79See, e.g., Reichman, 1994, p. 2432, 2448-2453.
80 See, e.g., Scherer, 1981, p. 112, recommending more rigorous eligibility standards in order to avoid the protection of trivial developments. For some examples of trivial patents granted in the United States, see Feinberg, 1994. See also Patnews (Internet Patent News Services) of 14.12.99 and other issues, in relation to software and “business” patents, such as an application filed on Aug. 26, 1996, on a method for trading securities between individuals; an application filed in September 1997 (granted in November 1999) on a method of automatically accessing web page information; another one filed on June 1998 on a “Jesus doll for teaching children”. Several patent applications have also been reported in Japan in relation to the “cooking of curry” (e.g. JP7289214) and pizza and its cooking process (such as JP8116934). See also Gleick, 2000.
81 See, e.g., Hunt, 1999.
Less technologically advanced countries may prefer to set higher standards of novelty and inventive step in order to preserve and enhance competition without violating minimum international standards. In so doing, they would simply follow in the footsteps of many of today’s advanced countries which adopted similar policies when they were themselves developing countries.
Policy makers should recognize that there may be subtle relationships between novelty and inventive step. For example, in traditional U.S. patent law (especially before the creation of the Federal Circuit Court of Appeals in 1982), the non-obviousness standard was so high that courts took a relatively soft and permissive attitude to novelty. Today, when the non-obviousness bar is set very low, this permissive tradition may be anticompetitive and harmful to follow-on innovation by not filtering out patent requests that do not sufficiently depart from prior art.
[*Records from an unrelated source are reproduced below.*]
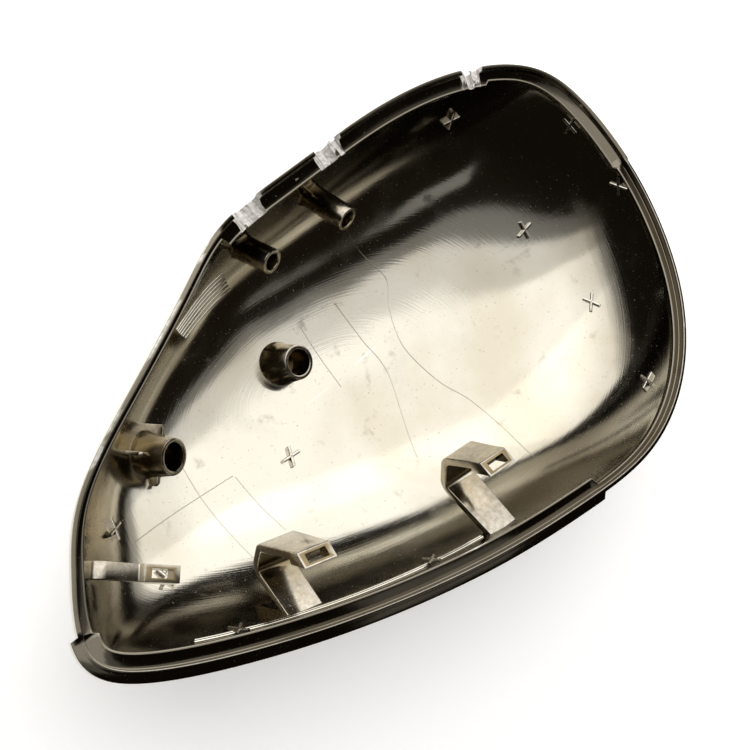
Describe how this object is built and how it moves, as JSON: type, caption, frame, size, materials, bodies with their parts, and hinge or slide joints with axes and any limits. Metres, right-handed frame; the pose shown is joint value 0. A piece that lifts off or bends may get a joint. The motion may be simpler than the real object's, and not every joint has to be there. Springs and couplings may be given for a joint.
{
  "type": "wing mirror cover",
  "caption": "Chrome plated moulded cover for a car's wing mirror, open on its inner side, with a stepped rim, moulded hooks with eyes, hollow bosses and wall tubes.",
  "frame": {"origin": "under the middle of the outline of the rim, at the lowest point of the dome", "axes": "+X along the cover to its wide end, +Y to the upper edge of the mirror, +Z out of the open side"},
  "size_m": [0.2238, 0.1369, 0.0526],
  "materials": {
    "plating": "bright chrome plating on moulded plastic, a little soft in its reflections"
  },
  "bodies": {
    "root": {"mirror_cover": "plating"}
  },
  "joints": []
}
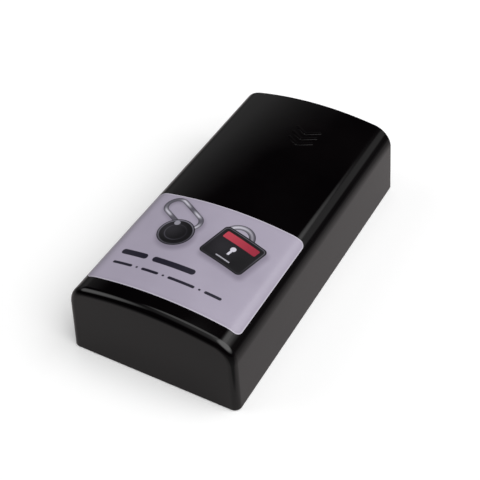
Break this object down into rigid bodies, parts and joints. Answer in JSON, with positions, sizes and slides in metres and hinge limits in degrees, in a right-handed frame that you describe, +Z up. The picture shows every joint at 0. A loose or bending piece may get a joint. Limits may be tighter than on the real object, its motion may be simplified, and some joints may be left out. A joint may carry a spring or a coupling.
{
  "type": "magnetic key holder box",
  "caption": "Black plastic key box with a crowned slide-off cover, a key tray and block magnets under its floor",
  "frame": {"origin": "middle of the box on the plane that the two magnet faces stand on", "axes": "+X across the box, +Y along it towards the open end, +Z up through the crown"},
  "size_m": [0.056, 0.107, 0.0269],
  "materials": {
    "cover": "gloss",
    "label": "satin",
    "tray": "satin",
    "foam": "matte",
    "ferrite": "matte",
    "steel": "satin",
    "frame": "satin"
  },
  "bodies": {
    "base": {"key_tray": "tray", "foam_liner": "foam", "magnet_front": "ferrite", "magnet_rear": "ferrite", "backing_plate_front": "steel", "backing_plate_rear": "steel", "magnet_frame": "frame"},
    "cover": {"cover_shell": "cover", "label_film": "label"}
  },
  "joints": [
    {"name": "cover_slide", "type": "slide", "parent": "base", "child": "cover", "axis": [0, -1, 0], "range_m": [0, 0.11]}
  ]
}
Developing countries should also note that high standards of novelty/inventive step can work against local innovators who cannot themselves meet these standards. One way to address this problem is to adopt a sui generis law that deals with “minor” inventions that fail to meet the patent standard of novelty or inventive step. Examples from the European tradition include sui generis industrial design laws (that protect appearance designs) and utility model laws that can protect “minor” inventions generally. However, recent studies also propose that developing countries should adopt laws to protect unpatentable know-how on the basis of non-exclusive rights. These laws could stimulate follow-on innovation in exchange for compensation without any strong exclusionary right82.
82See, e.g., Reichman 1994, p. 2504-2558 and 1997, p. 58-75.